— Begin Information provided —

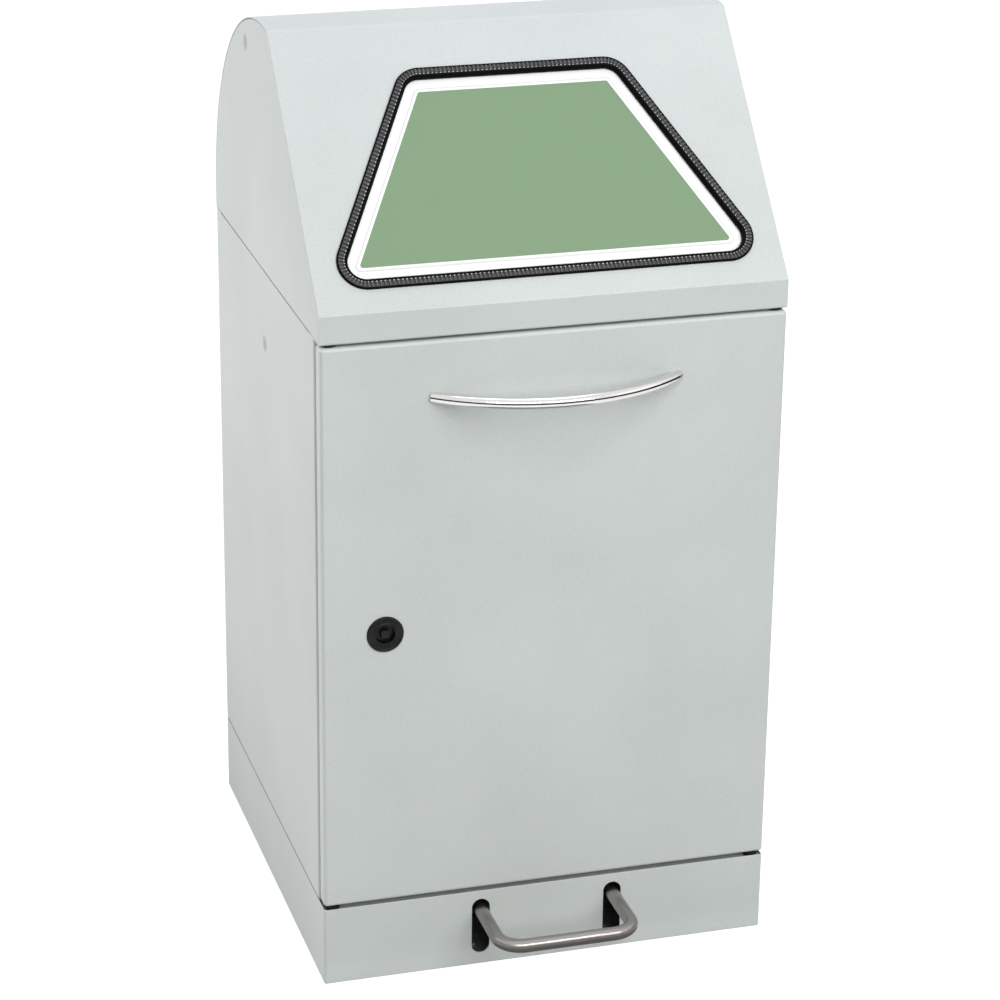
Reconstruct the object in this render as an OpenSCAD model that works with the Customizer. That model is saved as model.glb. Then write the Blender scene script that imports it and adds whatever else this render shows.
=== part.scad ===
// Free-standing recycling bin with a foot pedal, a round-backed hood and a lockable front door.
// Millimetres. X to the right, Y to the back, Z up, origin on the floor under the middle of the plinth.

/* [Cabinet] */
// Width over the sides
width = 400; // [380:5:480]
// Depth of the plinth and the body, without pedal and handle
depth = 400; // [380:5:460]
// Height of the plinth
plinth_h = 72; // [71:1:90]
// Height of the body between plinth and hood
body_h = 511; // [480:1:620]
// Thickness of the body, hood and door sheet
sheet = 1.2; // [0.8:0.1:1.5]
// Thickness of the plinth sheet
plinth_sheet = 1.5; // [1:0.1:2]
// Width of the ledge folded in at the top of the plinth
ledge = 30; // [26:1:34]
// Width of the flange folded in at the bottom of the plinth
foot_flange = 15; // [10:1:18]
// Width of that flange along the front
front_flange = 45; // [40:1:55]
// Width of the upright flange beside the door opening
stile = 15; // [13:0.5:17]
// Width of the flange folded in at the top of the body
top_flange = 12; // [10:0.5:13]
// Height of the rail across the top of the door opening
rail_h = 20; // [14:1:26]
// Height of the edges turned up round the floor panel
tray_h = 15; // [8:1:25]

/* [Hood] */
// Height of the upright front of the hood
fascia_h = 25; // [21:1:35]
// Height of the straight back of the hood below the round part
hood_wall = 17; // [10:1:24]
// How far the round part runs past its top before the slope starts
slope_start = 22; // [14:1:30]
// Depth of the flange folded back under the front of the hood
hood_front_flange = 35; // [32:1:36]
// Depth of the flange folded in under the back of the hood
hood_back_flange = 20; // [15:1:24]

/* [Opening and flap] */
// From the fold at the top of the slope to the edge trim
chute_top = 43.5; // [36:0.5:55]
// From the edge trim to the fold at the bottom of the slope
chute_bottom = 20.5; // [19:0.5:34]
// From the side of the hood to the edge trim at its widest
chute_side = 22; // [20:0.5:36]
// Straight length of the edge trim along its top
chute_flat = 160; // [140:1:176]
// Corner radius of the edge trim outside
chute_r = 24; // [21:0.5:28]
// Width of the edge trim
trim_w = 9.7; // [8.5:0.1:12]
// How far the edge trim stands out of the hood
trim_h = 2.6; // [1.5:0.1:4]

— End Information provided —

Work to be completed
Extract, word for word, each line of the listing above.

Task solution
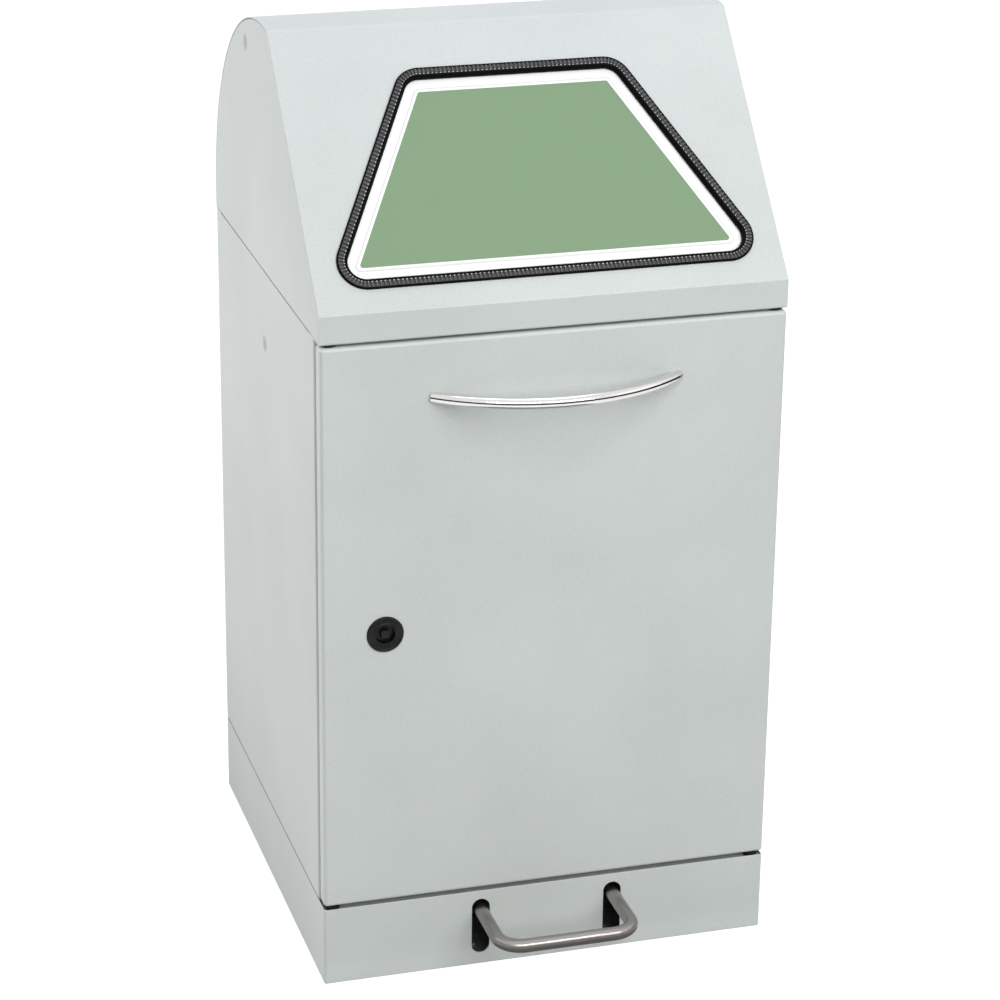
Reconstruct the object in this render as an OpenSCAD model that works with the Customizer. That model is saved as model.glb. Then write the Blender scene script that imports it and adds whatever else this render shows.
=== part.scad ===
// Free-standing recycling bin with a foot pedal, a round-backed hood and a lockable front door.
// Millimetres. X to the right, Y to the back, Z up, origin on the floor under the middle of the plinth.

/* [Cabinet] */
// Width over the sides
width = 400; // [380:5:480]
// Depth of the plinth and the body, without pedal and handle
depth = 400; // [380:5:460]
// Height of the plinth
plinth_h = 72; // [71:1:90]
// Height of the body between plinth and hood
body_h = 511; // [480:1:620]
// Thickness of the body, hood and door sheet
sheet = 1.2; // [0.8:0.1:1.5]
// Thickness of the plinth sheet
plinth_sheet = 1.5; // [1:0.1:2]
// Width of the ledge folded in at the top of the plinth
ledge = 30; // [26:1:34]
// Width of the flange folded in at the bottom of the plinth
foot_flange = 15; // [10:1:18]
// Width of that flange along the front
front_flange = 45; // [40:1:55]
// Width of the upright flange beside the door opening
stile = 15; // [13:0.5:17]
// Width of the flange folded in at the top of the body
top_flange = 12; // [10:0.5:13]
// Height of the rail across the top of the door opening
rail_h = 20; // [14:1:26]
// Height of the edges turned up round the floor panel
tray_h = 15; // [8:1:25]

/* [Hood] */
// Height of the upright front of the hood
fascia_h = 25; // [21:1:35]
// Height of the straight back of the hood below the round part
hood_wall = 17; // [10:1:24]
// How far the round part runs past its top before the slope starts
slope_start = 22; // [14:1:30]
// Depth of the flange folded back under the front of the hood
hood_front_flange = 35; // [32:1:36]
// Depth of the flange folded in under the back of the hood
hood_back_flange = 20; // [15:1:24]

/* [Opening and flap] */
// From the fold at the top of the slope to the edge trim
chute_top = 43.5; // [36:0.5:55]
// From the edge trim to the fold at the bottom of the slope
chute_bottom = 20.5; // [19:0.5:34]
// From the side of the hood to the edge trim at its widest
chute_side = 22; // [20:0.5:36]
// Straight length of the edge trim along its top
chute_flat = 160; // [140:1:176]
// Corner radius of the edge trim outside
chute_r = 24; // [21:0.5:28]
// Width of the edge trim
trim_w = 9.7; // [8.5:0.1:12]
// How far the edge trim stands out of the hood
trim_h = 2.6; // [1.5:0.1:4]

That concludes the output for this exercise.